We would typically compare business opportunities on the most recently completed years Earnings and then factor the growth or decline into the multiple.

Other factors being equal:

  • The declining business may have $100k Earnings times 1.5 times multiple = $150k value
  • The growing businesses may have $300k Earnings and 3 times multiple = $900k value

Any assessment that uses 3 year average earnings and doesn’t adjust the multiple or cap rate for growth would be considered inadequate.

Financial Valuation Methodologies

General Approach

  • Income – capitalisation or discounting of earnings (profits and/or cash flows)
  • Market – comparison with comparable market transactions
  • Cost – historic or current replacement cost

Methodologies typically used in the sale of small business

  • Capitalisation of Earnings or Multiple of Earnings
    • multiple of historical earnings usually based on comparable transactions (trade sales with similar buyer characteristics / stock market)
Sale Price = (Multiple x Business Earnings) less (Working Capital and Stock and Security Deposits
Note: Capitalisation Rate = 1 / Multiple and vice versa
  • Net Asset Value
    • Fixed Assets plus Goodwill.
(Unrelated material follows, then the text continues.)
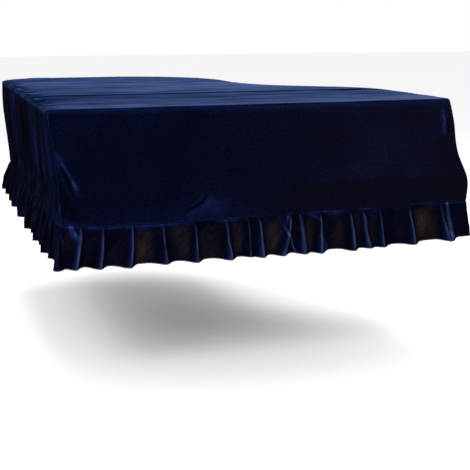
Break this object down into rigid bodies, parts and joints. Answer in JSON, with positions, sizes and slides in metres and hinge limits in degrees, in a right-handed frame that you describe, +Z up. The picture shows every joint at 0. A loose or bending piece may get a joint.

Excludes Working Capital, Security Deposits.
Sale Price = Asset Value + (Goodwill Multiple x Proprietors Earnings


Methodologies not typically used in the sale of small business:

  • Discounted Cash Flow
    • Present value of future cash flows plus terminal value.
  • Weighted Average Cost of Capital
    • used in discounting cash flows to determine the cost/value of the enterprise (based on the balance of both Debt and Equity)
  • Capital Asset Pricing Model
    • used in discounting cashflows to determine the cost/value of equity.